No matter, though. I’m just relieved that my path here is not impeded, that cranes don’t swing across the sky, that First Street no longer narrows to one lane.

It happens all the time, I know, but usually not so close to home. And when it does, it’s worth mentioning: A building is born.

Place, Unexpected

Place, Unexpected

So I’m reading along in Hilary Mantel’s Bring Up the Bodies, a re-telling of the last months of Thomas Cromwell’s life, riveted by her story of intrigue in the court of King Henry VIII, not expecting a discussion of place, when I find this:

He [Cromwell] is buying land in the lusher parts of England, but he has no leisure to visit it; so these farms, these ancient manors in their walled gardens, these watercourses with their little quays, these ponds with their gilded fish rising to the hook; these vineyards, flower dens, arbours and walks, remain to him flat, each one a paper construct, a set of figures on a page of accounts: not sheep-nibbled margins, nor meadows where kine stand knee-deep in grass, not coppices nor groves where a white doe shivers, a hoof poised; but parchment domains, leases and freeholds delimited by inky clauses, not by ancient hedges, or boundary stones.

 Here is a longing for place that is ancient but real, the pull of the city-dweller toward the bucolic retreat, the dream of land when land is owned but not possessed.

How many of us moderns feel the same?

Edging

Edging

A walker notices boundaries. Often in the suburbs these boundaries are sidewalks, and often in the suburbs these sidewalks are edged.

And so … a brief meditation on edging, on the dividing line between concrete and soil, on the tendrils that can spread themselves across the border and on the neat way some homeowners have of highlighting this divide. 

The tool (perhaps it’s called an edger?!) that wedges itself between lawn and walkway or the whirring blade that separates weeds from lawn. Surely these are born of a need to cultivate, to order and refresh.

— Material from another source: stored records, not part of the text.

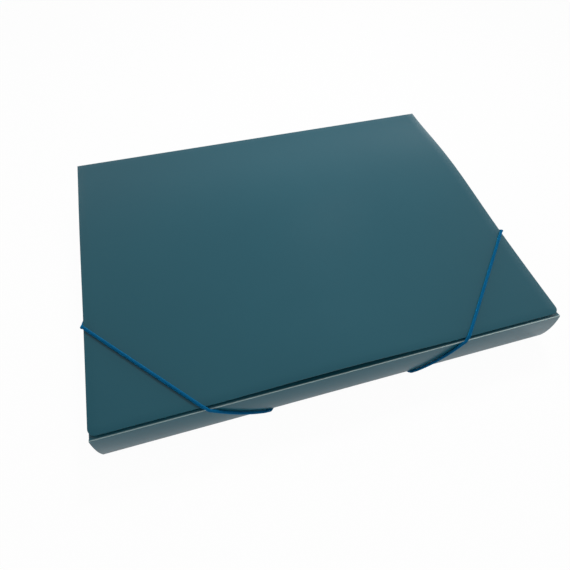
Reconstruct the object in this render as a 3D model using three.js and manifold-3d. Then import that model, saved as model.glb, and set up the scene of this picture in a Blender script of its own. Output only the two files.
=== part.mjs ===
// Elastic box file for A4 papers, folded from polypropylene sheet.
// Millimetres, +Z up. The long side runs along X, the front wall faces -Y and the spine faces +Y.
// The origin is under the middle of the box, on the surface that it stands on.

import * as THREE from "three";
import { mergeVertices } from "three/addons/utils/BufferGeometryUtils.js";
import Module from "manifold-3d";

const wasm = await Module();
wasm.setup();

// Outer size of the closed box
const WIDTH = 320;
const DEPTH = 242;
const WALL_HEIGHT = 28.5;

// Sheet and elastic cord
const SHEET = 0.7;
const CORD = 2;

// Clearance between pieces that touch each other, and the air under the closed cover
const GAP = 0.3;
const COVER_CLEARANCE = 2;

// Cover: how far it stops behind the front wall, its corner radius, how far it bows up, and how far
// the elastics pull it down and over what distance from them it comes up again
const COVER_SETBACK = 2;
const COVER_CORNER = 5;
const COVER_BOW_LEFT = 0.8;
const COVER_BOW_RIGHT = 3.4;
const COVER_BOW_SHIFT = 1.6;
const COVER_PULL = 1;
const COVER_PULL_REACH = 45;

// Walls: how far their middle bows outwards
const FRONT_BOW = 1.5;
const SIDE_BOW = 2;

// Inner flaps: reach over the papers, how much each end is cut back, and the corner radius
const FRONT_FLAP = 60;
const SIDE_FLAP = 55;
const FLAP_TAPER = 12;
const FLAP_CORNER = 8;

// Metal cord ends that lie across the punched holes
const FERRULE_DIAMETER = 2.6;
const FERRULE_LENGTH = 14;

// Elastics: where each one crosses the edges, measured along the edge from the cover's front corner,
// and the inset of its punched holes from the outside of the base
const HOLE_INSET = 12;
const LEFT_ELASTIC = {
  side: { hole: 123, bottom: 107, top: 75 },
  front: { hole: 124, bottom: 107, fold: 69.7, cover: 65 },
};
const RIGHT_ELASTIC = {
  side: { hole: 123, bottom: 107, top: 77 },
  front: { hole: 123, bottom: 107, fold: 77, cover: 72 },
};

// Facets
const WALL_STEPS = 10;
const COVER_STEPS_X = 10;
const COVER_STEPS_Y = 24;
const BEND_STEPS = 4;
const CORD_SIDES = 8;
const ROUND_STEPS = 8;

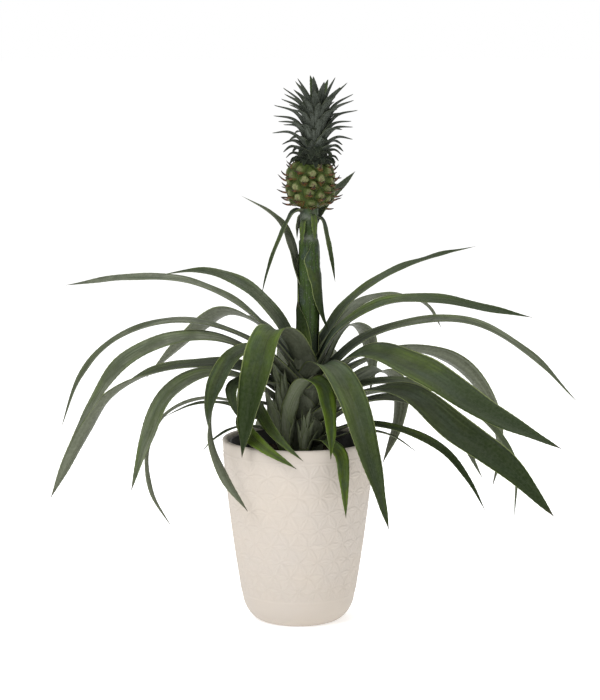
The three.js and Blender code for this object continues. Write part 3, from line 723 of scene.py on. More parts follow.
def blade_material(name, looks, streaks=11.0, root=0.42, young=False, gloss=0.12):
    """Leaf skin. The top is darkest along its middle and blue-grey towards the root, darkened there by
    painted shade, with a pale waxy coat that is partly painted sheen, and blue-green in long patches;
    painted shade deepens the outer half of a leaf that has little of that coat and is not bright; the
    underside is grey and scurfy; the margins carry a thin light line and the tip is dry."""
    def build(tree):
        fibre = placed(tree, fibre_group(), {"Streaks": streaks})
        along, streak = fibre["Along"], fibre["Streak"]
        mottle = mottled(tree, scale=60.0)
        fine = mottled(tree, scale=500.0, detail=2.0)
        tone, bloom = layer(tree, "tone"), layer(tree, "bloom")

        # Tone moves the green from deep to bright: partly the leaf's own colour and partly a painted glow
        # of light through a backlit leaf.
        centre = blended(tree, tone, looks.deep, looks.green)
        edge = blended(tree, tone, looks.green, looks.bright)
        heart = times(tree, fibre["Middle"], plus(tree, 0.35, streak, 0.75))
        # Towards the root the foot colour takes over: yellow-green on young shoots, and on other leaves a
        # blue-grey darkened by painted shade in the plant's heart.
        root_colour_and_shade = times(tree, eased(tree, along, root, 0.04), 0.85)
        foot = looks.young if young else looks.root
        # Pale grey coat: partly waxy bloom and partly painted sheen on the leaves that look grey.
        wax_and_sheen = times(tree, bloom, plus(tree, 0.4, fibre["Patch"], 0.6))
        dark = times(tree, eased(tree, streak, 0.75, 0.1), 0.65)
        shade = times(tree, eased(tree, mottle, 0.8, 0.0), 0.6)
        dull = maths(tree, "SUBTRACT", 1.0, times(tree, tone, 0.4))
        # Painted shade: a leaf with little waxy coat that is not bright is darkened over its outer half.
        shaded = times(tree, eased(tree, bloom, 0.75, 0.0), eased(tree, tone, 0.85, 0.7))
        outer = times(tree, eased(tree, along, 0.4, 0.75), 0.88)
        top = painted(
            tree, edge,
            (heart, centre),
            (times(tree, fibre["Cloud"], 0.6), looks.blue),
            (root_colour_and_shade, foot),
            (times(tree, wax_and_sheen, eased(tree, along, 0.0, 0.3)), looks.wax_and_sheen),
            (times(tree, maths(tree, "MAXIMUM", dark, shade), dull), looks.deep),
            (times(tree, shaded, outer), looks.outer))

        scurf = plus(tree, times(tree, streak, 0.5), fine, 0.3)
        if young:
            beneath = painted(tree, looks.wax_and_sheen, (scurf, looks.young_blade), (root_colour_and_shade, foot))
            top = blended(tree, times(tree, bloom, 0.45), top, beneath)
        else:
            scurfy = times(tree, scurf, eased(tree, bloom, -0.05, 0.12))
            beneath = blended(tree, scurfy, looks.beneath, looks.wax_and_sheen)
        colour = painted(
            tree, top,
            (eased(tree, layer(tree, "under"), 0.45, 0.7), beneath),
            (times(tree, fine, 0.08), looks.wax_and_sheen),
            (times(tree, fibre["Margin"], 0.85), looks.margin),
            (times(tree, eased(tree, along, 0.955, 1.0), 0.7), looks.tip))
        return {"Base Color": colour, "Roughness": plus(tree, 0.4, scurf, 0.25),
                "Height": plus(tree, streak, fine, 0.4)}
    return material_of(name, build, {"Specular IOR Level": gloss}, bump=0.45, distance=0.0004)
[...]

Though it’s easy to trip on edges, to twist the ankle or wedge the shoe, one has to admire the diligence with which some homeowners keep the wild world at bay.

I used to think edging was silly. Now I’m not so sure.

Sidewalks Gleaming

Sidewalks Gleaming

Wet pavement, steam rising — an urban phenomenon I’d forgotten until I started disembarking two stops early and walking a mile through the city some mornings. It’s the ritual hosing of the sidewalk to start the day.

There is some pride of place here. The rest of the city can get by with grit and grime, but not our patch of pavement. It will be clean, rinsed by the waters of dawn, sun barely glinting above the horizon.

Some custodians, the polite ones, pause briefly to let pedestrians tiptoe through the puddles. Others dare you to cross.

Though a temporary annoyance, it’s all for the best. It’s a salutation, a baptism, a way to start the day.



(Pretend you can see the sidewalks in this picture.)

Place, Continued

Place, Continued

I love it here. If this place was a boy or a girl, I would marry it. Maybe it’ll be legal to marry places one day. And if so, then I will marry this one.

— Meg Wolitzer, The Interestings

The Interestings begins at a summer camp, where a group of artistic kids meet, give themselves the (ironic) name “the interestings” and forge friendships that will last all their lives. It’s a book that explores what it means to be talented and what it takes to build a happy life.

The line that grabbed me was spoken by a 15-year-old dancer about to be sent home from camp because of an eating disorder. She’s a minor character, the second generation the reader gets to see at the camp, but her experience mirrors that of “the interestings.”

The feeling she describes, an ecstatic connection with place, is probably as much about people as anything else. But haven’t we all felt that way once or twice, coming upon a town or a vista or an old house in the country to which we feel an immediate attraction?

It’s not always rational or easy to maintain, but it is real.